[Data provided]
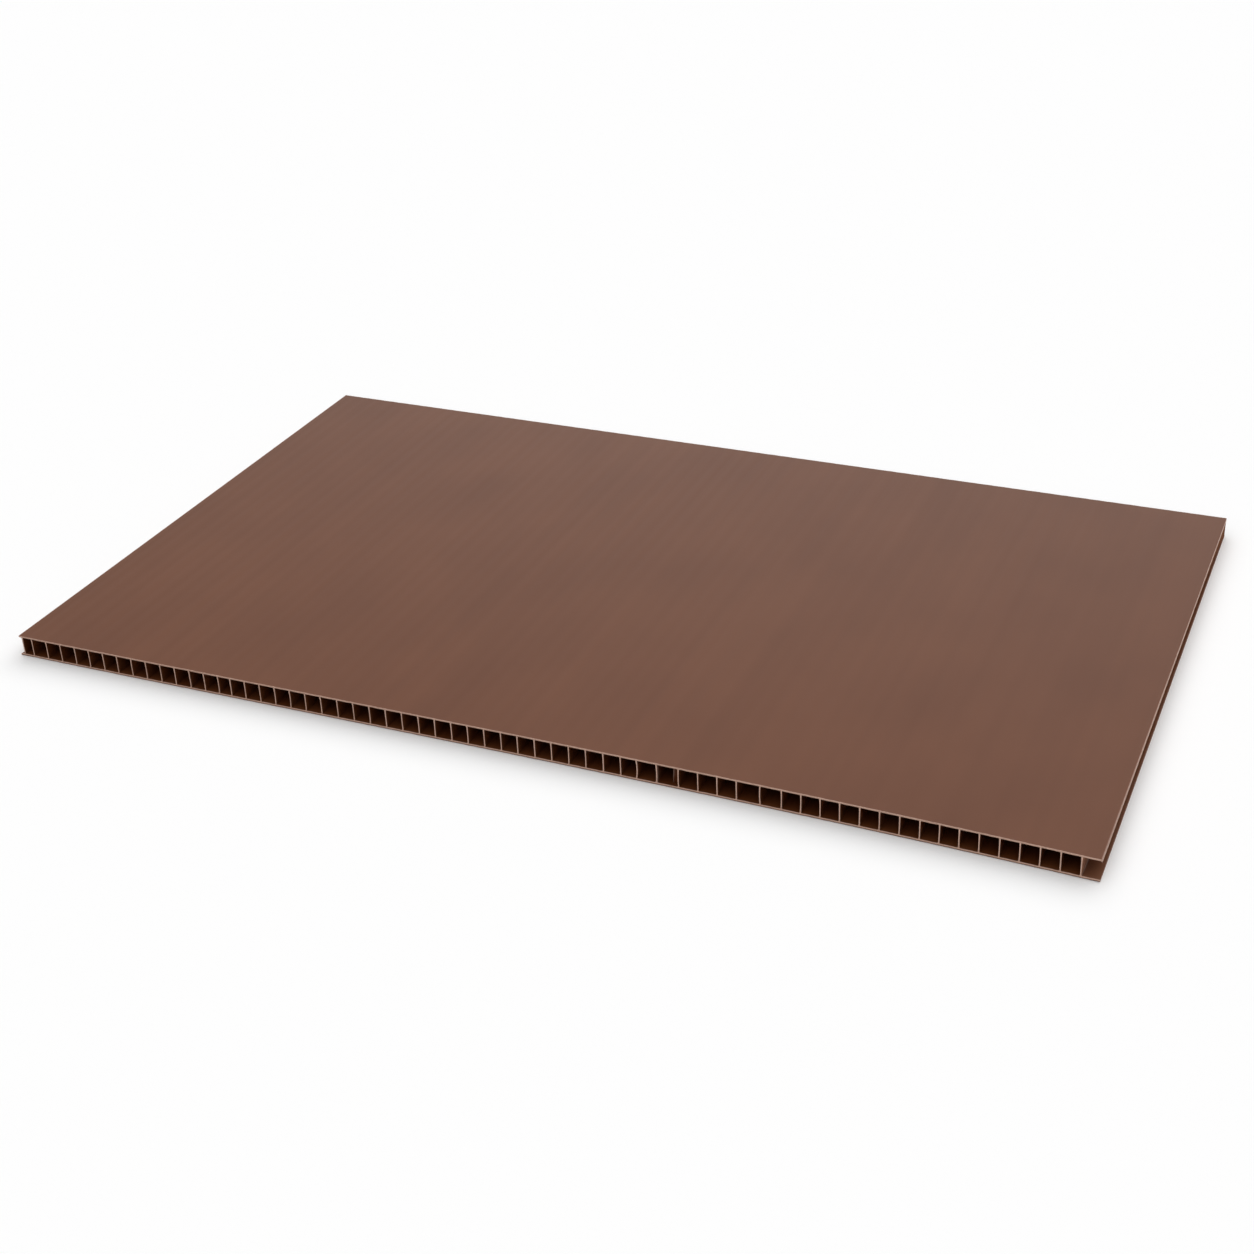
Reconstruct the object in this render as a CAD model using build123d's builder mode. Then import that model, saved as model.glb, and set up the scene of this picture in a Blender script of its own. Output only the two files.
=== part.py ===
from build123d import *
import os

# A rectangular piece of fluted plastic board, extruded in one piece and cut to size. Two flat skins
# are joined by upright ribs, so that a row of open flutes runs right through it. It lies flat.
# Sizes are in millimetres. +X runs along the long side, +Y along the flutes and +Z up, and the
# origin is the middle of the underside.

# Outside sizes
sheet_length = 500.0
sheet_width = 300.0
sheet_thickness = 10.0

# Walls of the extrusion
skin_thickness = 0.7
rib_thickness = 0.6

# Each corner of a flute is filled a little, where a rib runs out into a skin. This is how far the
# filling reaches along both.
corner_web = 0.3

# Ribs, from the middle of one to the middle of the next. The left side was cut just outside a rib,
# and the right side through a flute.
left_side_to_rib = 1.8
flute_pitch = 7.82

# Flutes that came out narrow or wide, by number from the left, as shares of the pitch
odd_flutes = {1: 0.67, 2: 1.04, 3: 1.02, 4: 1.03, 13: 0.97, 14: 0.96, 15: 0.83, 16: 0.95, 18: 0.97,
              22: 1.06, 40: 0.91, 41: 1.13, 42: 1.24, 43: 1.07, 44: 1.06, 45: 1.07, 46: 1.30, 47: 1.13}
odd_flutes.update({number: 1.02 for number in range(23, 28)})
odd_flutes.update({number: 1.035 for number in range(48, 55)})

# Ribs that bulge sideways at half height, by number from the left, towards the right if positive
bowed_ribs = {41: 0.35, 42: 0.15, 43: -0.15, 47: -0.3}

# The last rib runs out into the cut right side just before the back. This is how far past that side
# its outer face would lie at the back.
run_out = 0.15

# The ribs before it spread to the right there as well. This is how far the nearest of them has moved,
# and over how many ribs that movement fades out.
fan_drift = 2.75
fanned_ribs = 5

# The front was cut a little hollow. These are how far back the two handles of its curve stand from
# the straight line between its corners, at one third and at two thirds of the length.
front_handle_left = 1.1
front_handle_right = 5.9


def rib_places():
    """Middles of the ribs along X at the front. The last is the last that fits inside the right side."""
    places = []
    x = left_side_to_rib - sheet_length / 2
    while x + rib_thickness / 2 < sheet_length / 2:
        places.append(x)
        x += flute_pitch * odd_flutes.get(len(places), 1.0)
    return places


def upright(x, bow, floor, ceiling):
    """The side of a flute at x, straight or bulging."""
    if bow:
        ThreePointArc((x, floor), (x + bow, (floor + ceiling) / 2), (x, ceiling))
    else:
        Line((x, floor), (x, ceiling))


def flute(left_rib, right_rib, left_bow=0.0, right_bow=0.0):
    """Outline of the hollow between two ribs, given by their middles, with its corners filled."""
    left = left_rib + rib_thickness / 2
    right = right_rib - rib_thickness / 2
    floor = skin_thickness
    ceiling = sheet_thickness - skin_thickness
    with BuildSketch() as hollow:
        with BuildLine():
            Line((left, floor), (right, floor))
            upright(right, right_bow, floor, ceiling)
            Line((right, ceiling), (left, ceiling))
            upright(left, left_bow, floor, ceiling)
        make_face()
        chamfer(hollow.vertices(), corner_web)
    return hollow.sketch


# Straight hollows. The first runs out past the cut left side, so it is open there.
ribs = rib_places()
bows = [bowed_ribs.get(number, 0.0) for number in range(1, len(ribs) + 1)]
first_fanned = len(ribs) - 2 - fanned_ribs
straight_flutes = [flute(ribs[0] - flute_pitch, ribs[0])]
for i in range(first_fanned):
    straight_flutes.append(flute(ribs[i], ribs[i + 1], bows[i], bows[i + 1]))

# Ribs of the hollows that widen to the back, at the front and at the back. One place past the cut
# right side, the same at both ends, leaves the last hollow open there.
fan_front = ribs[first_fanned:]
fan_back = [x + fan_drift * i / fanned_ribs for i, x in enumerate(fan_front[:-1])]
fan_back.append(sheet_length / 2 + run_out - rib_thickness / 2)
past_side = ribs[-1] + 2 * flute_pitch
fan_front.append(past_side)
fan_back.append(past_side)

# The board
with BuildPart() as corrugated_sheet:
    with BuildSketch(Plane.XZ):
        Rectangle(sheet_length, sheet_thickness, align=(Align.CENTER, Align.MIN))
        add(straight_flutes, mode=Mode.SUBTRACT)
    extrude(amount=sheet_width / 2, both=True)

    # The fanned hollows
    for i in range(len(fan_front) - 1):
        with BuildSketch(Plane.XZ.offset(sheet_width / 2)):
            add(flute(fan_front[i], fan_front[i + 1]))
        with BuildSketch(Plane.XZ.offset(-sheet_width / 2)):
            add(flute(fan_back[i], fan_back[i + 1]))
        loft(ruled=True, mode=Mode.SUBTRACT)

    # The hollow cut along the front, between the straight front and its curve
    front_left = (-sheet_length / 2, -sheet_width / 2)
    front_right = (sheet_length / 2, -sheet_width / 2)
    with BuildSketch(Plane.XY):
        with BuildLine():
            Bezier(
                front_left,
                (-sheet_length / 6, -sheet_width / 2 + front_handle_left),
                (sheet_length / 6, -sheet_width / 2 + front_handle_right),
                front_right,
            )
            Line(front_right, front_left)
        make_face()
    extrude(amount=sheet_thickness, mode=Mode.SUBTRACT)

corrugated_sheet.part.label = "corrugated_sheet"
os.makedirs("parts", exist_ok=True)
export_step(corrugated_sheet.part, "parts/corrugated_sheet.step")
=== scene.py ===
import math

import bpy
import numpy as np
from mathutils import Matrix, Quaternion, Vector


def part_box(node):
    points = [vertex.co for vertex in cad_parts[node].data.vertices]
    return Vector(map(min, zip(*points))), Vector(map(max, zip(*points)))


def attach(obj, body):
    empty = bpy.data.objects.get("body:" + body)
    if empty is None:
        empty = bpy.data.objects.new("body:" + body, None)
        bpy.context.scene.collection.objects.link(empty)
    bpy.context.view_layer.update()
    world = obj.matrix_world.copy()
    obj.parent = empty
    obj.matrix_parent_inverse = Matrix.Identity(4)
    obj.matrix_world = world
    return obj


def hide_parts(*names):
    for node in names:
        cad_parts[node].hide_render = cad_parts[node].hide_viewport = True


# A piece of brown fluted plastic board lying on a white floor. Lengths are in metres, in the frame
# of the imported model: +X along the long side, across the flutes, +Y along the flutes, +Z up.

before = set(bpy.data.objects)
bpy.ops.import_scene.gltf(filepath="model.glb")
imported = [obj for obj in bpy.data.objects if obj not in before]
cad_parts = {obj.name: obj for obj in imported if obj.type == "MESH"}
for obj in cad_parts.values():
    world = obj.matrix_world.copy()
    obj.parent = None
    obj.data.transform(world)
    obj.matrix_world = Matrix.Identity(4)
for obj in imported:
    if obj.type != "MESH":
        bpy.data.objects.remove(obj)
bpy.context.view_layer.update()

MM = 0.001
BOARD = "corrugated_sheet"
low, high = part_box(BOARD)
random = np.random.default_rng(12)

# The board's three kinds of surface, by the number of their material, and its two cut ends, by their
# place as a share of the way from the front to the back
OUTSIDE, LINING, SCRAPED = 0, 1, 2
FRONT, BACK = 0, 1

# The front was cut a little hollow. These are how far back the two handles of its curve stand from
# the straight line between its corners, at one third and at two thirds of the length.
front_handle_left = 1.1 * MM
front_handle_right = 5.9 * MM

# The last rib runs out into the right side at the back, but for a hairline. The ribs before it spread
# to the right there as well: how far the nearest of them has moved, and over how many that fades out.
hairline = 0.03 * MM
fan_drift = 2.75 * MM
fanned_ribs = 5

# Rounding of the corners inside the flutes, and how many faces each run of the section has
corner_radius = 0.36 * MM
corner_steps = 3
skin_steps = 6
left_side_steps = 3
wall_steps = 5

# How far behind a cut end the rings of points next to it lie, and how many more are in between
ring_depths = np.array([0, 0.05, 0.2, 0.5, 1.1, 2.2, 4.5, 9]) * MM
middle_rings = 9

# The walls as they came out of the die. Ribs are thinner at half height and wander sideways, and the
# skins sink between them, now more, now less. The changes come and go over these lengths.
rib_waist = 0.07 * MM
rib_wander = 0.07 * MM
wander_lengths = (0.31, 0.17)
skin_dip = 0.045 * MM
dip_change = 0.4 * skin_dip
top_dip_lengths = (0.23, 0.11)
bottom_dip_lengths = (0.27, 0.13)

# The cuts are wavy, and each rib's end stands back by its own share of the setback. Both reach a
# little way into the board.
cut_waviness = 0.12 * MM
wave_lengths = (0.083, 0.031, 0.012, 0.0051)
wave_reach = 2 * MM
rib_setback = 0.12 * MM
setback_shares = (0.3, 1.0)
setback_reach = 0.8 * MM

# At the front the bottom skin sticks out and is turned up a little: in full at the underside, less at
# the skin's inner face, and not at all half a skin above that.
foot_out = 0.60 * MM
foot_lift = 0.25 * MM
foot_shares = (1, 0.9, 0)
foot_reach = 0.5 * MM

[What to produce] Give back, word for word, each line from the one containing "# The hollow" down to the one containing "bpy.context.scene.collection.objects.link(empty)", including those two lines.

[Result of the task]
    # The hollow cut along the front, between the straight front and its curve
    front_left = (-sheet_length / 2, -sheet_width / 2)
    front_right = (sheet_length / 2, -sheet_width / 2)
    with BuildSketch(Plane.XY):
        with BuildLine():
            Bezier(
                front_left,
                (-sheet_length / 6, -sheet_width / 2 + front_handle_left),
                (sheet_length / 6, -sheet_width / 2 + front_handle_right),
                front_right,
            )
            Line(front_right, front_left)
        make_face()
    extrude(amount=sheet_thickness, mode=Mode.SUBTRACT)

corrugated_sheet.part.label = "corrugated_sheet"
os.makedirs("parts", exist_ok=True)
export_step(corrugated_sheet.part, "parts/corrugated_sheet.step")
=== scene.py ===
import math

import bpy
import numpy as np
from mathutils import Matrix, Quaternion, Vector


def part_box(node):
    points = [vertex.co for vertex in cad_parts[node].data.vertices]
    return Vector(map(min, zip(*points))), Vector(map(max, zip(*points)))


def attach(obj, body):
    empty = bpy.data.objects.get("body:" + body)
    if empty is None:
        empty = bpy.data.objects.new("body:" + body, None)
        bpy.context.scene.collection.objects.link(empty)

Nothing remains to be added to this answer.